My guess (based on my experiences) is that companies wind up in this position from having inexperienced people building early versions of products instead of hiring experienced engineers (who are usually more expensive).

2 comments

Python is strongly typed, just not static.
Python uses duck typing: https://en.wikipedia.org/wiki/Duck_typing

I would categorize it as a subset of dynamic typing, and that's what Wikipedia says too.

Dynamic typing vs. static typing is on a different axis than strong vs. weak typing. Python is a strong dynamically typed language, with some "static lite" features introduced in Python 3.

Dynamic typing means that types can be changed arbitrarily at runtime, compared to statically typed languages which define all types at compile time.

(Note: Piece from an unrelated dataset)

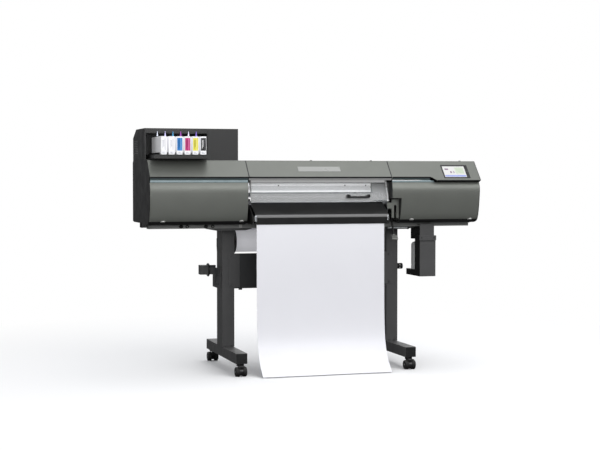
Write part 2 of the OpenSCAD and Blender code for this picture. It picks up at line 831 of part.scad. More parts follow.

Strong/weak means that type coercions rarely/never happen automatically. For instance JS has some interesting behavior enabled by weak typing `[] + [] -> ""`. Whereas Python rarely coerces things for you. The division operator in Python 2 was strongly typed, while they changed it to weak typing in Python 3 (inline with the practicality vs. purity convention).

"strong typing": everything has a type and cannot be accessed at some other type; "static typing": everything's type can be determined statically (according to one definition)

In Python everything has a type, and you can't use a float as a list, for instance. It's correct to call it both strongly typed and dynamic, those are not antonyms.

It's a constant struggle against the current. Dynamically-typed languages are often “good enough for the time being”. I have the same issue explaining to our C/C++/Obj-C team why they should use static (Clang-Tidy, Infer, PVS-Studo) and dynamic (ASan, MSan, UBSan) analysis tools. They just keep giving me basically the same response of “I am a good programmer, and my code is good, and shame on you for even daring to think that a mere machine could find bugs in my code!”. I don't know what kind of status anxiety causes it. It also makes me think about what kind of other I am missing because of the was I keep thinking that I do that thing well-enough myself.
I'm confused. It should be easy to demonstrate the benefit, if there is one. Just show them the bugs!

For me, it's not "status anxiety". It's simply not worth the effort.

The last couple static analysis tools I ran on my programs, I spent a while getting the tool to not-crash (because even though the authors obviously had a static analysis tool themselves, they either didn't bother to run it on their own code, or it wasn't good enough to find actual issues). These tools flagged only a couple issues, and almost all of them were places where it couldn't really cause any problems, but the type system was not strong enough for me to prove why it couldn't go bad. So I spent a while sorting through false-positives.

I'm not going to spend hours with a tool to find only a couple (real) bugs, which no user has ever reported seeing, and which I've gotten no automated crash reports about. I have much better uses for my time.

See, that's another thing that a lot of people don't understand about static analysis. It's not just there to find bugs in existing code, it's there to find bugs as you write or edit the code! Of course it won't find a lot in a tested code base. It's tested after all. But it immensely shortens debug time as you develop, and thus reduces testing time as well.